**Data:**
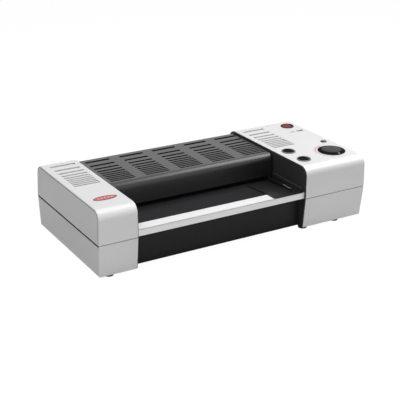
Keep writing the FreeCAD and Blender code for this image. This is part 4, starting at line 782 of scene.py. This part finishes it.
def paleRoom():
    # white to the eye and in reflections, and a faint light on everything else
    f = Finish("studioWorld", "worlds")
    camera, glossy, glass = f.rays()
    room = f.node("Background", {}, {"Color": studio["ambientTint"], "Strength": studio["ambient"]})
    white = f.node("Background", {}, {"Color": studio["white"]})
    shown = (camera + glossy + glass).clamped()
    f.node("OutputWorld", {}, {"Surface": f.mix(shown, room, white)})
    return f.owner


def makeStage():
    bpy.ops.mesh.primitive_plane_add(size=studio["floorSize"], location=(0, 0, -studio["floorDrop"]))
    floor = bpy.context.object
    floor.name = "floor"
    floor.data.materials.append(paleFloor())
    bpy.context.scene.world = paleRoom()
    for number, (place, target, size, power, tint) in enumerate(studio["lamps"]):
        light = bpy.data.lights.new(f"softbox{number}", "AREA")
        light.shape = "RECTANGLE"
        light.size, light.size_y = size
        light.energy = power
        light.color = tint
        lamp = bpy.data.objects.new(f"softbox{number}", light)
        lamp.location = place
        lamp.rotation_euler = (Vector(target) - Vector(place)).to_track_quat("-Z", "Y").to_euler()
        bpy.context.scene.collection.objects.link(lamp)


view = {"azimuth": -31.27, "elevation": 22.38, "roll": 0.78, "lens": 86.4, "sensor": 36,
        "place": (-0.85558, -1.39658, 0.71558)}


def makeCamera():
    azimuth, elevation, roll = (math.radians(view[name]) for name in ("azimuth", "elevation", "roll"))
    backward = Vector((math.sin(azimuth) * math.cos(elevation), -math.cos(azimuth) * math.cos(elevation),
                       math.sin(elevation)))
    right = Vector((0, 0, 1)).cross(backward).normalized()
    up = backward.cross(right)
    tilted = Matrix((right, up, backward)).transposed() @ Matrix.Rotation(roll, 3, "Z")
    optics = bpy.data.cameras.new("camera")
    optics.lens = view["lens"]
    optics.sensor_width = view["sensor"]
    camera = bpy.data.objects.new("camera", optics)
    camera.matrix_world = Matrix.Translation(view["place"]) @ tilted.to_4x4()
    bpy.context.scene.collection.objects.link(camera)
    bpy.context.scene.camera = camera


makeStage()
makeCamera()
bpy.context.scene.view_settings.view_transform = "Standard"
print("stage and camera set")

**Work to be completed:** Give back the whole listing exactly as it reads.

**Answer for this exercise:**
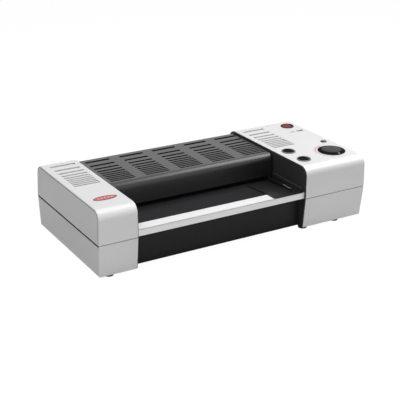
Keep writing the FreeCAD and Blender code for this image. This is part 4, starting at line 782 of scene.py. This part finishes it.
def paleRoom():
    # white to the eye and in reflections, and a faint light on everything else
    f = Finish("studioWorld", "worlds")
    camera, glossy, glass = f.rays()
    room = f.node("Background", {}, {"Color": studio["ambientTint"], "Strength": studio["ambient"]})
    white = f.node("Background", {}, {"Color": studio["white"]})
    shown = (camera + glossy + glass).clamped()
    f.node("OutputWorld", {}, {"Surface": f.mix(shown, room, white)})
    return f.owner


def makeStage():
    bpy.ops.mesh.primitive_plane_add(size=studio["floorSize"], location=(0, 0, -studio["floorDrop"]))
    floor = bpy.context.object
    floor.name = "floor"
    floor.data.materials.append(paleFloor())
    bpy.context.scene.world = paleRoom()
    for number, (place, target, size, power, tint) in enumerate(studio["lamps"]):
        light = bpy.data.lights.new(f"softbox{number}", "AREA")
        light.shape = "RECTANGLE"
        light.size, light.size_y = size
        light.energy = power
        light.color = tint
        lamp = bpy.data.objects.new(f"softbox{number}", light)
        lamp.location = place
        lamp.rotation_euler = (Vector(target) - Vector(place)).to_track_quat("-Z", "Y").to_euler()
        bpy.context.scene.collection.objects.link(lamp)


view = {"azimuth": -31.27, "elevation": 22.38, "roll": 0.78, "lens": 86.4, "sensor": 36,
        "place": (-0.85558, -1.39658, 0.71558)}


def makeCamera():
    azimuth, elevation, roll = (math.radians(view[name]) for name in ("azimuth", "elevation", "roll"))
    backward = Vector((math.sin(azimuth) * math.cos(elevation), -math.cos(azimuth) * math.cos(elevation),
                       math.sin(elevation)))
    right = Vector((0, 0, 1)).cross(backward).normalized()
    up = backward.cross(right)
    tilted = Matrix((right, up, backward)).transposed() @ Matrix.Rotation(roll, 3, "Z")
    optics = bpy.data.cameras.new("camera")
    optics.lens = view["lens"]
    optics.sensor_width = view["sensor"]
    camera = bpy.data.objects.new("camera", optics)
    camera.matrix_world = Matrix.Translation(view["place"]) @ tilted.to_4x4()
    bpy.context.scene.collection.objects.link(camera)
    bpy.context.scene.camera = camera


makeStage()
makeCamera()
bpy.context.scene.view_settings.view_transform = "Standard"
print("stage and camera set")